**What this task involves**
Please output exactly the lines of the material from the first through the line containing "ink's share of", and nothing more.
# START OF Dataset content
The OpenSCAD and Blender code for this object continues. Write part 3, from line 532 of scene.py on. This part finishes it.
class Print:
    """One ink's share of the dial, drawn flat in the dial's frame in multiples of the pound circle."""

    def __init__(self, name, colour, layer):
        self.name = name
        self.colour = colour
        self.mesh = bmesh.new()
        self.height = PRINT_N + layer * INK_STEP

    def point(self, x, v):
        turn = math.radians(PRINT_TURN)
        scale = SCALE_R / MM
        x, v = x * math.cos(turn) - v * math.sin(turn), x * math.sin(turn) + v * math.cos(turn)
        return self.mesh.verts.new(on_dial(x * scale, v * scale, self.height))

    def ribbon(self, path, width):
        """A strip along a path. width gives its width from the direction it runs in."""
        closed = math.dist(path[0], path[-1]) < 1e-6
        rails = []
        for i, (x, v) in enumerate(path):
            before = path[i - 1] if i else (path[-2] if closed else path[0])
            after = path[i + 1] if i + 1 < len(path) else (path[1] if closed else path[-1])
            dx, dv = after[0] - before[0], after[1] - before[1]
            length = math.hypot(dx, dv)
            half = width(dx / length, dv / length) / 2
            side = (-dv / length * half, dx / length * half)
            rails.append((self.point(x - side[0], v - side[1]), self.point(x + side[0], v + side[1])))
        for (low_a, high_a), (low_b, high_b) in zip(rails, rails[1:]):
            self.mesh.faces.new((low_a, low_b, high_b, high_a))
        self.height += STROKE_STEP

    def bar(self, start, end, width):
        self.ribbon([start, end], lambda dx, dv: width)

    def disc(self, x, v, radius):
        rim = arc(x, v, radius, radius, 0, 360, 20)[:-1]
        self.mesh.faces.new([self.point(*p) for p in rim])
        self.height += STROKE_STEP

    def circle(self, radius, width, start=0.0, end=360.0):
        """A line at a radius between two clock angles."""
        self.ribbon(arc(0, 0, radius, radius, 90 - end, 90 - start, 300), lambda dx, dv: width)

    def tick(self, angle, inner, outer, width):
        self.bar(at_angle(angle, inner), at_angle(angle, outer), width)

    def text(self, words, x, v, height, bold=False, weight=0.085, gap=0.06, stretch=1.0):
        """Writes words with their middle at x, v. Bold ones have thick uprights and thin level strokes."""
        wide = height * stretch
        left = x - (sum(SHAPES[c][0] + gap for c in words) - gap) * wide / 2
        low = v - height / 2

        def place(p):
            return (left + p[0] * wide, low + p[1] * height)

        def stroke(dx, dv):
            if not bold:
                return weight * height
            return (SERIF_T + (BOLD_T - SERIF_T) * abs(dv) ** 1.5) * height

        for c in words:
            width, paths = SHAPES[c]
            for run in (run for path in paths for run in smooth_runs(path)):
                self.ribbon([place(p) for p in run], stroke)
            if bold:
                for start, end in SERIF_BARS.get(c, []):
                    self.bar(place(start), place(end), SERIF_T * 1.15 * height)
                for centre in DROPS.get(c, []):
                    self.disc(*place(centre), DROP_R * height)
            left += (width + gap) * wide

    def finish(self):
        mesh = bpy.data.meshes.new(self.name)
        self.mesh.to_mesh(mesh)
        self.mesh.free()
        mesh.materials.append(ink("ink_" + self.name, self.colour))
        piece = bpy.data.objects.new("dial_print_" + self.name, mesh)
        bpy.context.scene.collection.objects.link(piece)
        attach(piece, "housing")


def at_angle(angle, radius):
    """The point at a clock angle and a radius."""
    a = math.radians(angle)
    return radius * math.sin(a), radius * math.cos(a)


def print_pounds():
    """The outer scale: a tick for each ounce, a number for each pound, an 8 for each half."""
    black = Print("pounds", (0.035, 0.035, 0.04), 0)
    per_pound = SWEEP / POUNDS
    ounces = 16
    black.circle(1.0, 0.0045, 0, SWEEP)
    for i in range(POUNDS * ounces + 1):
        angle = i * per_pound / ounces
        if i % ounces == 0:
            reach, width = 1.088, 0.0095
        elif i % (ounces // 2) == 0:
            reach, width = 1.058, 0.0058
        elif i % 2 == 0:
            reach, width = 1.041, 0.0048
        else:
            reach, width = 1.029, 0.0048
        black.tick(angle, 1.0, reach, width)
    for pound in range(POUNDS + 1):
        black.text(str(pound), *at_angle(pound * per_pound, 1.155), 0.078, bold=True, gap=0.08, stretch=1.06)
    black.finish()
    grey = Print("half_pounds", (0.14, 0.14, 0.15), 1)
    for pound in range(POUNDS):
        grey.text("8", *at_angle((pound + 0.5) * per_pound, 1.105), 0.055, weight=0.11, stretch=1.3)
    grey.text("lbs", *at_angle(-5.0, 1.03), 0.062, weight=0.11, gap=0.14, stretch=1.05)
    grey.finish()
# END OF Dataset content
**Full answer**
The OpenSCAD and Blender code for this object continues. Write part 3, from line 532 of scene.py on. This part finishes it.
class Print:
    """One ink's share of the dial, drawn flat in the dial's frame in multiples of the pound circle."""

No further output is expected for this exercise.